After Mohrfeld’s comment Mayor Brad Randolph, who has championed the depot relocation and made a commitment to former Mayor Steve Ireland to see the project through, told the council it was time to abandon the project.
“As much as this pains me to say, I think it’s probably, you’re going to hate this, but I think it’s time to let the Amtrak go. I can’t, in good conscience, justify it anymore.”
Councilman Chris Greenwald told the council that if the depot project was abandoned, the city should get out of all projects that weren’t a good investment of taxpayer dollars.
“Shut her down,” Greenwald said referring to the city. “Let’s board her up. Then I think you have to re-examine…you can’t justify the fort, you can’t justify so many things. If Amtrak isn’t worth $40,000 a year, the Fort’s worth $90K? I’m sorry, that’s just a tough pill for me to swallow.”

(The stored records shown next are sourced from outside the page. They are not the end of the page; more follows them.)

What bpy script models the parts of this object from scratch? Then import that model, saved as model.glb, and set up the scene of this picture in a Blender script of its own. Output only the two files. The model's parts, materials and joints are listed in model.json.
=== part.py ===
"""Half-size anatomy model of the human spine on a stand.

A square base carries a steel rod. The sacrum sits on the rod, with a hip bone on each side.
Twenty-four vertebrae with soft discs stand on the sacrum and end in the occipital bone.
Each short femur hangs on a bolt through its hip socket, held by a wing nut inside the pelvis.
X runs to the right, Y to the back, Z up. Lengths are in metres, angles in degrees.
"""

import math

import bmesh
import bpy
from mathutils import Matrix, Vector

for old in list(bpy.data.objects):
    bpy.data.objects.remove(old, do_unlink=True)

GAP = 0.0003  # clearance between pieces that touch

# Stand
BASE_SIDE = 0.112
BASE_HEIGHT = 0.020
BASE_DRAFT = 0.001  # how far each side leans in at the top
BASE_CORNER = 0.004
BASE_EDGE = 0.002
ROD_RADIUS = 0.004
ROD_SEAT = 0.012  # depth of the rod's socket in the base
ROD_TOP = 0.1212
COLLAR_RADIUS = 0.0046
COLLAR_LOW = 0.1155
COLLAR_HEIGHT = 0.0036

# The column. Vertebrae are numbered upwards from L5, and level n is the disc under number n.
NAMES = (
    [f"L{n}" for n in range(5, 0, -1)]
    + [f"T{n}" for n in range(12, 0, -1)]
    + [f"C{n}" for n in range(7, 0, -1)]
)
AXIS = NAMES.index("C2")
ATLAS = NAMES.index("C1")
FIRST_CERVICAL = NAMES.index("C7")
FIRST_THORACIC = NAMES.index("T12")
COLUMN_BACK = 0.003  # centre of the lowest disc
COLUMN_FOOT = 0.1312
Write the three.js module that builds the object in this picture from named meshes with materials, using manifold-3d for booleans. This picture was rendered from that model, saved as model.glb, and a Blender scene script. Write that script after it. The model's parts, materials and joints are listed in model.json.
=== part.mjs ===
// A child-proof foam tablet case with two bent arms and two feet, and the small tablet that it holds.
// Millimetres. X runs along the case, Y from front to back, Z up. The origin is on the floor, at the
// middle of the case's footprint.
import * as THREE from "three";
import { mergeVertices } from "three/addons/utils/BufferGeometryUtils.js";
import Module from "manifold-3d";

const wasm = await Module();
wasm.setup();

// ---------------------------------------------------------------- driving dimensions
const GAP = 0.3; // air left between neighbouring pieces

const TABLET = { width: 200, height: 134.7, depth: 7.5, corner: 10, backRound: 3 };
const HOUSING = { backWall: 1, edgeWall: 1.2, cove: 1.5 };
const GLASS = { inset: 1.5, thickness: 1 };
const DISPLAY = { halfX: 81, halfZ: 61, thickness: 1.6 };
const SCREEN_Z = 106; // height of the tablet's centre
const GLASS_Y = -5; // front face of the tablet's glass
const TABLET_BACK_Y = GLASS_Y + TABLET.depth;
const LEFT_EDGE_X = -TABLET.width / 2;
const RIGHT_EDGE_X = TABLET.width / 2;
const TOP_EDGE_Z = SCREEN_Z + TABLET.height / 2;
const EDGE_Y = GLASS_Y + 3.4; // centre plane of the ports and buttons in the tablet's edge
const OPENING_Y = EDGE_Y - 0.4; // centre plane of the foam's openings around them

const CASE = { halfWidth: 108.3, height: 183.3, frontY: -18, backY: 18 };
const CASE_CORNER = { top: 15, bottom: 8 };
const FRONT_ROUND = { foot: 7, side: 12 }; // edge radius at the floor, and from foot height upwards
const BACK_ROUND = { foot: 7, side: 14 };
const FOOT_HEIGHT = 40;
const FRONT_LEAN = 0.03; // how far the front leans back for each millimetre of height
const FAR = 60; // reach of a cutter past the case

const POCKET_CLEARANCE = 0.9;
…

Councilman Bob Morawitz said it’s subsidizing a private business and he’d rather put that money into existing businesses.

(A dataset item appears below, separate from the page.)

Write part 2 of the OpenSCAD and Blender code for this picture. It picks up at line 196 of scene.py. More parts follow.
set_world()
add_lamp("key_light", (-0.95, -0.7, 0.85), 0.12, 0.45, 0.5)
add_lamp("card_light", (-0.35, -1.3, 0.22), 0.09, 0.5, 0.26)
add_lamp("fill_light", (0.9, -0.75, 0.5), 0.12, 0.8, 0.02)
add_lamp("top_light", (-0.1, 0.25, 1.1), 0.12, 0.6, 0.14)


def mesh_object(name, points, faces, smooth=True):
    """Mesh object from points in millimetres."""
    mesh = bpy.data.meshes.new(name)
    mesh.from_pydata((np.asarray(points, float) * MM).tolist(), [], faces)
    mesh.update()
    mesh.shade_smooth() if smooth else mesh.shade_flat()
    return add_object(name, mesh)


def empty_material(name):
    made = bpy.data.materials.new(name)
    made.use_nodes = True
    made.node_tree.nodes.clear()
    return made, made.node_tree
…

Varley said the one big thing that made a difference was the $300,000 annual loss from riverboat gambling and the reduction in sales tax revenues have resulted in a different picture than when the project began.
After the council had spent close to 90 minutes hashing out options Varley had put forth, he asked if he could make a couple comments. He said the city had to start looking inward in lean times and then possibly look back outward when city revenues improve and stabilize.
Varley said it didn’t make sense to him to give organizations outside the city financial support, when departments heads like Fire Chief Joey Herren have to continue to operate lean.
“Our number one priority is to our own gosh-darned departments. Its frustrating for me to sit here and see us say we’re gonna give away to other people – $25K here… $27K here. It’s like – ‘screw you Joey you don’t get the money’. He has trouble getting foam for the trucks, they’re cut to the bone. They’ve had the same budget for five years,” Varley said.
Toward the end of the meeting, Randolph started taking what amounted to straw polls on options to give Varley direction in finalizing the budget for presentation in two weeks. No official votes on any of the issues were taken, but the polling results were documented by Varley for budget adjustments.
One of the first was to cut a certain amount of money from Old Fort operations. Morawitz said if the city was still interested in bringing Viking Cruise Lines to the city, they couldn’t cut funding to the Fort. The council was split on cutting funding to the Fort.
Randolph said the city was spending too much on the Fort.
“We are spending way too much money on the Fort for what we’re getting. You want to talk about return on investment stuff…? We’re spending too much money on that Fort.”
He asked Varley to look at where the city can cut back on Fort subsidies.
The council, fresh off a consensus to abandon the depot project, indicated their preference to not contribute to the city fireworks display, the Mexican Fiesta, the Riverfront Business District, nor the Southeast Iowa Economic & Regional Port Authority for a savings of $10,900.
The council gave a consensus to not eliminate any positions in the city. Mohrfeld went after a full-time position at the library saying the parks department works with two full-time and two part-time staff while the library works with three full-time and four part-time.
City library director Sara Clendening defended her staff saying if any people are pulled from the staff, the library would have to reduce hours.
“Why does it always come to that,” Mohrfeld asked. “We have some of the nicest parks in the area and the public works department has streamlined. “Why does it always come to that?”
The council did agree to keep a $25,000 contribution to the Lee County Economic Development for one more year.
Additional cuts included $3,500 in new police and city hall signs, $22,000 in various cuts in general fund departments. The council also gave consensus to reclaim $177,000 from a Revolving Loan Fund.